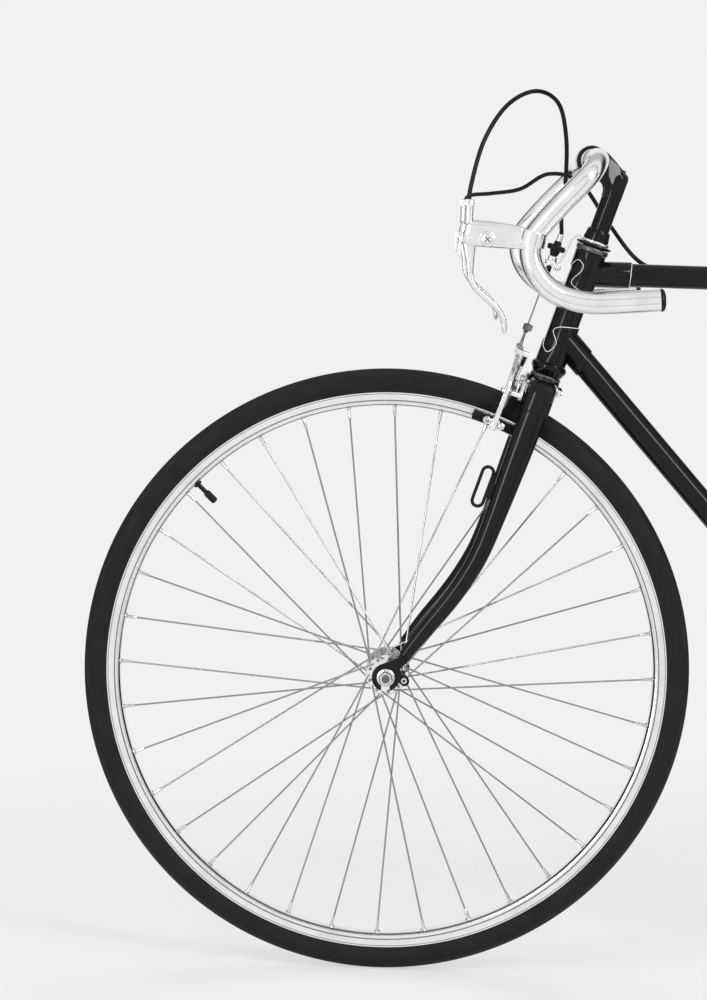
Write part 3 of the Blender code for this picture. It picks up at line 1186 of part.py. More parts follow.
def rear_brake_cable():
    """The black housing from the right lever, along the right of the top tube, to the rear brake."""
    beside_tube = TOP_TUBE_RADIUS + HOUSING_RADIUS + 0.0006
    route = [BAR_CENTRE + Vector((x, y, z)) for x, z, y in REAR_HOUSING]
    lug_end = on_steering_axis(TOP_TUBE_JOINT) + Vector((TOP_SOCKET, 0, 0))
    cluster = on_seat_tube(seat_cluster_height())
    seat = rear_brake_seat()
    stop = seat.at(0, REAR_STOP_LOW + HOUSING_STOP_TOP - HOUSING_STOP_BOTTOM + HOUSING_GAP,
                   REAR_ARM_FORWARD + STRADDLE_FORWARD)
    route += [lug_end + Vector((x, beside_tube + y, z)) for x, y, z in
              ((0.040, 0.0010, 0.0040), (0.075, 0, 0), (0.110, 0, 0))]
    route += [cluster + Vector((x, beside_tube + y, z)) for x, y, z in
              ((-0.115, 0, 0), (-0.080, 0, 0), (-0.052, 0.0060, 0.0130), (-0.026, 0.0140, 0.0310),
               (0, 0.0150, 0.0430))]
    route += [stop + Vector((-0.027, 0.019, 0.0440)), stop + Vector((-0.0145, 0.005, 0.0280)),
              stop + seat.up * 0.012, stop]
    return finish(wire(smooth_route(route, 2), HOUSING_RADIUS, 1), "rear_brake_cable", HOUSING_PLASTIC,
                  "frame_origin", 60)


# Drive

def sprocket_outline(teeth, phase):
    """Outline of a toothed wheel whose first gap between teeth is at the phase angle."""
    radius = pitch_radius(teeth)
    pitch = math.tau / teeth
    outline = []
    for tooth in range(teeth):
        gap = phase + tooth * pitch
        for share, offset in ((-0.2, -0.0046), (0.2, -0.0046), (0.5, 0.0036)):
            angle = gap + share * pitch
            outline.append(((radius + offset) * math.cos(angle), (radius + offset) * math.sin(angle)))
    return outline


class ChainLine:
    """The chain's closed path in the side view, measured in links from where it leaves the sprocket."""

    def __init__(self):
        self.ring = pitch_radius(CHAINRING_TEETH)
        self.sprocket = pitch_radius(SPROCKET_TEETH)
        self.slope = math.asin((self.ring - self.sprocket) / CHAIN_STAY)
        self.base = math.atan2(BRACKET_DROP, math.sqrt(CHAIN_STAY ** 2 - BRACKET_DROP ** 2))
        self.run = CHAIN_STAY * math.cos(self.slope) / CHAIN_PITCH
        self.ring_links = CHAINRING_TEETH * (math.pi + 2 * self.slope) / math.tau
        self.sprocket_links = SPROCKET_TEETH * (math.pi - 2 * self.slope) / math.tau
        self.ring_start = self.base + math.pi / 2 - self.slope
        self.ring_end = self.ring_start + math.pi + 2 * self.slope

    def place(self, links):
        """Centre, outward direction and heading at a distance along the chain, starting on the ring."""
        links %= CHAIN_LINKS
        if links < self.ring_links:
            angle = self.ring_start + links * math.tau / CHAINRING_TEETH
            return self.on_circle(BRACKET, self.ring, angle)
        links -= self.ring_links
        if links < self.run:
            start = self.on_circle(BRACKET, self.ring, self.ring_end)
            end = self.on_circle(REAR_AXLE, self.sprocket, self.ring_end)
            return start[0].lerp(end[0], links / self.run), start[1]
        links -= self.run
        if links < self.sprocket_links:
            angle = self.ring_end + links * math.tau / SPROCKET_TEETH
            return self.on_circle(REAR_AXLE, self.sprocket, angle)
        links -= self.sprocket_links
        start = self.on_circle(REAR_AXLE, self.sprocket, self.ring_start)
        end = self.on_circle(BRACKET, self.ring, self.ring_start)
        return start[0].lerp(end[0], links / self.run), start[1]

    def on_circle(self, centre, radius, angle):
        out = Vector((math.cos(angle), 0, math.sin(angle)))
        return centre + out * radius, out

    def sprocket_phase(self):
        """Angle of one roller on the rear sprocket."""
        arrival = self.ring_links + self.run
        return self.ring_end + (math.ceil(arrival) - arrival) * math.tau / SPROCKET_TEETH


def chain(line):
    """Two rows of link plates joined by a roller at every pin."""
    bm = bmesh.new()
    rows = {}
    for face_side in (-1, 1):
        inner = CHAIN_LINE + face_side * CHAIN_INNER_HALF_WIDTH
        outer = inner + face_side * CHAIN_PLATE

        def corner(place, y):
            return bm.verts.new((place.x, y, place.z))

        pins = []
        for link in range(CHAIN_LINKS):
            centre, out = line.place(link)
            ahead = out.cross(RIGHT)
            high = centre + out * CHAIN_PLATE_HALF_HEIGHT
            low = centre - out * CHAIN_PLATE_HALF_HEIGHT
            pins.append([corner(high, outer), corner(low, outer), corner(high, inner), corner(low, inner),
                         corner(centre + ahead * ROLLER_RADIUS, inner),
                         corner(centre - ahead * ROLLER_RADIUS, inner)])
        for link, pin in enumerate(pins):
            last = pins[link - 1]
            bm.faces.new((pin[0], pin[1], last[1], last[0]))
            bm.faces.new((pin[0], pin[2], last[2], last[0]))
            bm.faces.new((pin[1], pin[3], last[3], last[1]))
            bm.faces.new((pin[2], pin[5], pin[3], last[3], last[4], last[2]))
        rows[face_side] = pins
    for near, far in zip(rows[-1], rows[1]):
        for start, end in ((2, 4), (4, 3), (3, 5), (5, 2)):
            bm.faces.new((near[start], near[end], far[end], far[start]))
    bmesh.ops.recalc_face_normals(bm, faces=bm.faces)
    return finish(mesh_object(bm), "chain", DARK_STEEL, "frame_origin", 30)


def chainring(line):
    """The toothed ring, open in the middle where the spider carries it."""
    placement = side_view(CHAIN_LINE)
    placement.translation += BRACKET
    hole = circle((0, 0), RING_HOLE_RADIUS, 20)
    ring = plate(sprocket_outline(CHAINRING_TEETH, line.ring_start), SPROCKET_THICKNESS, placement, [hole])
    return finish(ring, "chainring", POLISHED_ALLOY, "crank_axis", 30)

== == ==

WHAT THE TASK ASKS: Write the whole listing out again. Keep every line exactly as it is.

EXERCISE ANSWER:
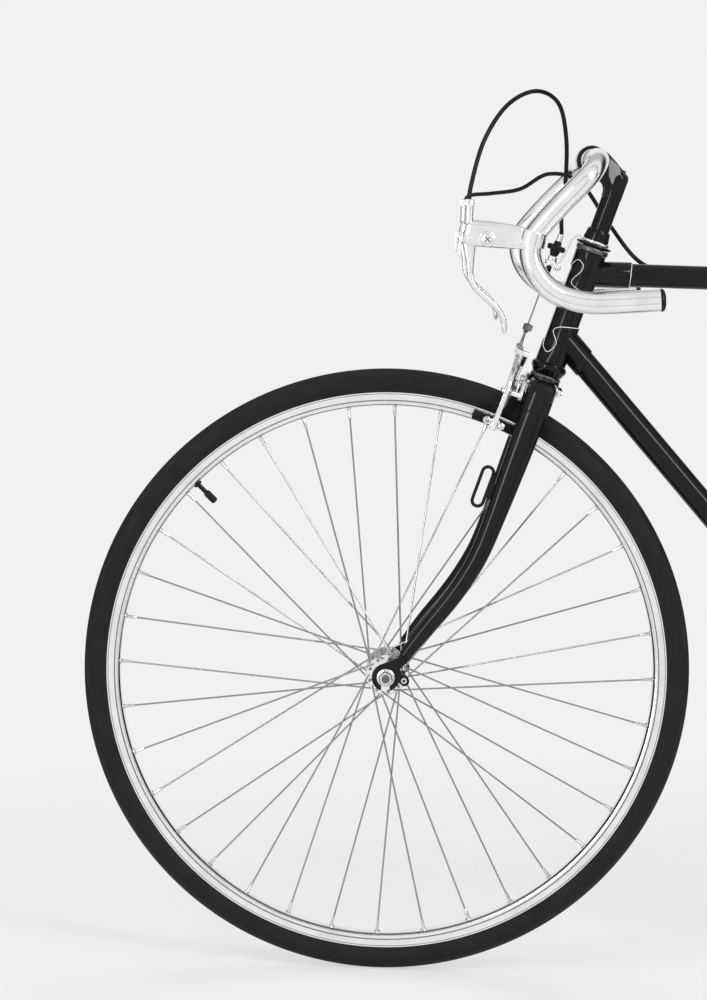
Write part 3 of the Blender code for this picture. It picks up at line 1186 of part.py. More parts follow.
def rear_brake_cable():
    """The black housing from the right lever, along the right of the top tube, to the rear brake."""
    beside_tube = TOP_TUBE_RADIUS + HOUSING_RADIUS + 0.0006
    route = [BAR_CENTRE + Vector((x, y, z)) for x, z, y in REAR_HOUSING]
    lug_end = on_steering_axis(TOP_TUBE_JOINT) + Vector((TOP_SOCKET, 0, 0))
    cluster = on_seat_tube(seat_cluster_height())
    seat = rear_brake_seat()
    stop = seat.at(0, REAR_STOP_LOW + HOUSING_STOP_TOP - HOUSING_STOP_BOTTOM + HOUSING_GAP,
                   REAR_ARM_FORWARD + STRADDLE_FORWARD)
    route += [lug_end + Vector((x, beside_tube + y, z)) for x, y, z in
              ((0.040, 0.0010, 0.0040), (0.075, 0, 0), (0.110, 0, 0))]
    route += [cluster + Vector((x, beside_tube + y, z)) for x, y, z in
              ((-0.115, 0, 0), (-0.080, 0, 0), (-0.052, 0.0060, 0.0130), (-0.026, 0.0140, 0.0310),
               (0, 0.0150, 0.0430))]
    route += [stop + Vector((-0.027, 0.019, 0.0440)), stop + Vector((-0.0145, 0.005, 0.0280)),
              stop + seat.up * 0.012, stop]
    return finish(wire(smooth_route(route, 2), HOUSING_RADIUS, 1), "rear_brake_cable", HOUSING_PLASTIC,
                  "frame_origin", 60)


# Drive

def sprocket_outline(teeth, phase):
    """Outline of a toothed wheel whose first gap between teeth is at the phase angle."""
    radius = pitch_radius(teeth)
    pitch = math.tau / teeth
    outline = []
    for tooth in range(teeth):
        gap = phase + tooth * pitch
        for share, offset in ((-0.2, -0.0046), (0.2, -0.0046), (0.5, 0.0036)):
            angle = gap + share * pitch
            outline.append(((radius + offset) * math.cos(angle), (radius + offset) * math.sin(angle)))
    return outline


class ChainLine:
    """The chain's closed path in the side view, measured in links from where it leaves the sprocket."""

    def __init__(self):
        self.ring = pitch_radius(CHAINRING_TEETH)
        self.sprocket = pitch_radius(SPROCKET_TEETH)
        self.slope = math.asin((self.ring - self.sprocket) / CHAIN_STAY)
        self.base = math.atan2(BRACKET_DROP, math.sqrt(CHAIN_STAY ** 2 - BRACKET_DROP ** 2))
        self.run = CHAIN_STAY * math.cos(self.slope) / CHAIN_PITCH
        self.ring_links = CHAINRING_TEETH * (math.pi + 2 * self.slope) / math.tau
        self.sprocket_links = SPROCKET_TEETH * (math.pi - 2 * self.slope) / math.tau
        self.ring_start = self.base + math.pi / 2 - self.slope
        self.ring_end = self.ring_start + math.pi + 2 * self.slope

    def place(self, links):
        """Centre, outward direction and heading at a distance along the chain, starting on the ring."""
        links %= CHAIN_LINKS
        if links < self.ring_links:
            angle = self.ring_start + links * math.tau / CHAINRING_TEETH
            return self.on_circle(BRACKET, self.ring, angle)
        links -= self.ring_links
        if links < self.run:
            start = self.on_circle(BRACKET, self.ring, self.ring_end)
            end = self.on_circle(REAR_AXLE, self.sprocket, self.ring_end)
            return start[0].lerp(end[0], links / self.run), start[1]
        links -= self.run
        if links < self.sprocket_links:
            angle = self.ring_end + links * math.tau / SPROCKET_TEETH
            return self.on_circle(REAR_AXLE, self.sprocket, angle)
        links -= self.sprocket_links
        start = self.on_circle(REAR_AXLE, self.sprocket, self.ring_start)
        end = self.on_circle(BRACKET, self.ring, self.ring_start)
        return start[0].lerp(end[0], links / self.run), start[1]

    def on_circle(self, centre, radius, angle):
        out = Vector((math.cos(angle), 0, math.sin(angle)))
        return centre + out * radius, out

    def sprocket_phase(self):
        """Angle of one roller on the rear sprocket."""
        arrival = self.ring_links + self.run
        return self.ring_end + (math.ceil(arrival) - arrival) * math.tau / SPROCKET_TEETH


def chain(line):
    """Two rows of link plates joined by a roller at every pin."""
    bm = bmesh.new()
    rows = {}
    for face_side in (-1, 1):
        inner = CHAIN_LINE + face_side * CHAIN_INNER_HALF_WIDTH
        outer = inner + face_side * CHAIN_PLATE

        def corner(place, y):
            return bm.verts.new((place.x, y, place.z))

        pins = []
        for link in range(CHAIN_LINKS):
            centre, out = line.place(link)
            ahead = out.cross(RIGHT)
            high = centre + out * CHAIN_PLATE_HALF_HEIGHT
            low = centre - out * CHAIN_PLATE_HALF_HEIGHT
            pins.append([corner(high, outer), corner(low, outer), corner(high, inner), corner(low, inner),
                         corner(centre + ahead * ROLLER_RADIUS, inner),
                         corner(centre - ahead * ROLLER_RADIUS, inner)])
        for link, pin in enumerate(pins):
            last = pins[link - 1]
            bm.faces.new((pin[0], pin[1], last[1], last[0]))
            bm.faces.new((pin[0], pin[2], last[2], last[0]))
            bm.faces.new((pin[1], pin[3], last[3], last[1]))
            bm.faces.new((pin[2], pin[5], pin[3], last[3], last[4], last[2]))
        rows[face_side] = pins
    for near, far in zip(rows[-1], rows[1]):
        for start, end in ((2, 4), (4, 3), (3, 5), (5, 2)):
            bm.faces.new((near[start], near[end], far[end], far[start]))
    bmesh.ops.recalc_face_normals(bm, faces=bm.faces)
    return finish(mesh_object(bm), "chain", DARK_STEEL, "frame_origin", 30)


def chainring(line):
    """The toothed ring, open in the middle where the spider carries it."""
    placement = side_view(CHAIN_LINE)
    placement.translation += BRACKET
    hole = circle((0, 0), RING_HOLE_RADIUS, 20)
    ring = plate(sprocket_outline(CHAINRING_TEETH, line.ring_start), SPROCKET_THICKNESS, placement, [hole])
    return finish(ring, "chainring", POLISHED_ALLOY, "crank_axis", 30)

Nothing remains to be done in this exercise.